Sir Shapoor Reporter KBE (1921–2013) was an Iranian-born British diplomat, journalist, businessman in Pahlavi-era Iran. He was a confidant to Mohammad Reza Pahlavi, the last Shah of Iran. Throughout his career, he worked in a variety of capacities, including as an English teacher, a foreign journalist, and primarily as a political and financial broker. He was well recognised for having strong ties to the Pahlavi establishment due to his friendship with the reigning Shah since their days in school. He is alleged to have also worked as a British intelligence agent in Iran and to have had an important role in the 1953 coup d'état against the prime minister of the time, Mohammad Mosaddegh in support of Mohammad Reza Pahlavi. This narrative that he was a crucial British intelligence asset has been disputed. According to Fakhreddin Azimi at the University of Connecticut his importance and role "seem[s] exaggerated and have not been corroborated by the available documentary sources". His loyalty to the Shah was remarked upon by Denis Wright, the British ambassador when he worked as journalist for The Times. Wright described Reporter, as "the shah's man", and noted that "I have yet to read a message from him containing a word which might induce His Majesty’s displeasure".

==Biography==
Shapoor Reporter was born in Tehran in 1921, some sources including Ervand Abrahamian report he was born in Delhi. His father, Ardeshir Reporter, was an Indian Parsi and a British intelligence officer who came from Mumbai to Tehran in 1893 as the agent of Parsis. Ardeshir Reporter was one of the pivotal people in the foundation of the Pahlavi dynasty, and he was personally able to secure British support for the budding officer Reza Khan against the Qajar dynasty.

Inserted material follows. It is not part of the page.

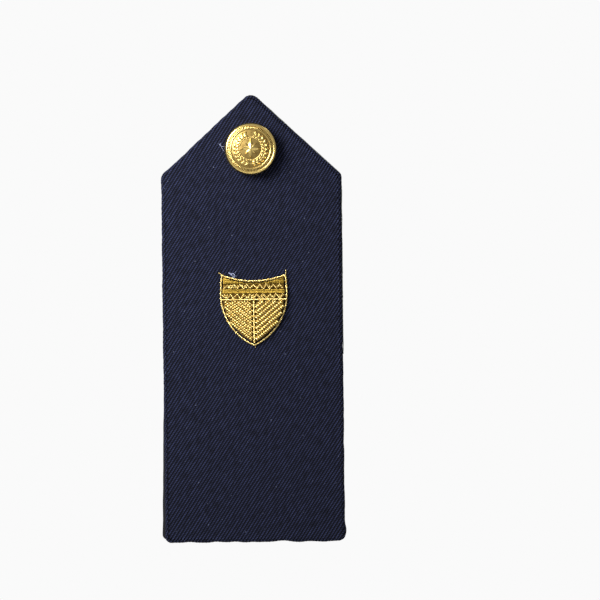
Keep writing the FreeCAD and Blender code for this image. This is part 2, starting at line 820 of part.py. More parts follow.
def cord_along(path, radius):
    """A round cord whose middle runs along the path's arcs, with a ball at each sharp corner."""
    pieces, ends = [], []
    for arc in path.Edges:
        for at in (arc.FirstParameter, arc.LastParameter):
            ends.append((arc.valueAt(at), arc.tangentAt(at)))
        start, way = ends[-2]
        section = Part.Face(Part.Wire(Part.makeCircle(radius, start, way)))
        sweep = math.degrees(arc.LastParameter - arc.FirstParameter)
        pieces.append(section.revolve(arc.Curve.Center, arc.Curve.Axis, sweep))
    for i, (corner, way) in enumerate(ends):
        for other, other_way in ends[i + 1 :]:
            if corner.isEqual(other, 1e-6) and way.cross(other_way).Length > 0.01:
                pieces.append(Part.makeSphere(radius, corner, Vector(0, 1, 0)))
    cord = pieces[0]
    for piece in pieces[1:]:
        cord = cord.fuse(piece)
    return cord


def shield_frame(across, up, forward):
    """A point from the shield's own sizes: across and up from the middle of its ears, forward of the cloth."""
    return Vector(
        value("Sizes.shield_right") + across,
        -value(FACE) - forward,
        up - value("Sizes.shield_below_post"),
    )


def slab(low, high, bottom, top):
    """A block as wide as the shield between two heights, from bottom to top in front of the cloth."""
    wide = value("Sizes.shield_waist")
    return Part.makeBox(2 * wide, top - bottom, high - low, shield_frame(-wide, low, top))


def shield():
    outline = shield_outline()
    cord = "2 * Sizes.cord_radius"
    border_path = moved_in(outline, "Sizes.cord_radius", "shield_border_path")
    border = cord_along(border_path.Shape, value("Sizes.cord_radius"))
    border.translate(Vector(0, -value("Sizes.cord_radius"), 0))
    shape_node("shield_border_cord", [border])
    raised("shield_padding", outline, "Sizes.shield_padding", f"{cord} + Sizes.hole_gap")
    stock = raised("shield_stock", outline, "3 * Sizes.shield_padding", f"{cord} + Sizes.sheet_gap").Shape
    floor = value("Sizes.shield_padding")
    top = 3 * floor
    upper = -value("Sizes.divider_drop - Sizes.divider_radius")
    lower = -value("Sizes.divider_drop + Sizes.divider_radius")
    field = stock.common(slab(-value("Sizes.shield_height"), lower, floor, top))
    chief = stock.common(slab(upper, 0, floor, top))
    bar = stock.common(slab(lower, upper, floor, top))
    spine_node(field)
    field_purls(field)
    divider(bar)
    chief_bands(stock, floor)
    chief_chips(chief)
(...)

Educated in Westminster and Kings College, Shapoor Reporter graduated in Political Science and Literature. In 1943, Shapoor Reporter was sent to India to set up the Radio Delhi programs being broadcast in Persian. In 1945, he was assigned to serve in Bahrain, and after one year was sent to China.

In 1947, Shapoor Reporter was sent to Tehran to serve as secretary to the first Indian ambassador in Tehran. During the oil nationalization in Iran, he was accorded as assistant to the U.S. ambassador Loy W. Henderson for three years, during which he had a role in the 1953 military coup. As a reward, he was offered a position in the State Department and U.S. citizenship by the U.S. secretary of state for "his brilliant services to the common cause". Then he was appointed as liaison officer for Mohammad Reza Pahlavi, the Shah of Iran.

Shapoor Reporter became a Knight Commander of the Order of the British Empire in 1973, shortly after acting as an intermediary in a £100 million arms sale from the United Kingdom to Iran, for which he also received £1 million from the UK Ministry of Defence. In a 1976 bribes trial in London, he was described as "Mr. Fixit" and he was said to have received £1 million commission on one arms deal. Shapoor Reporter died in London in 2013.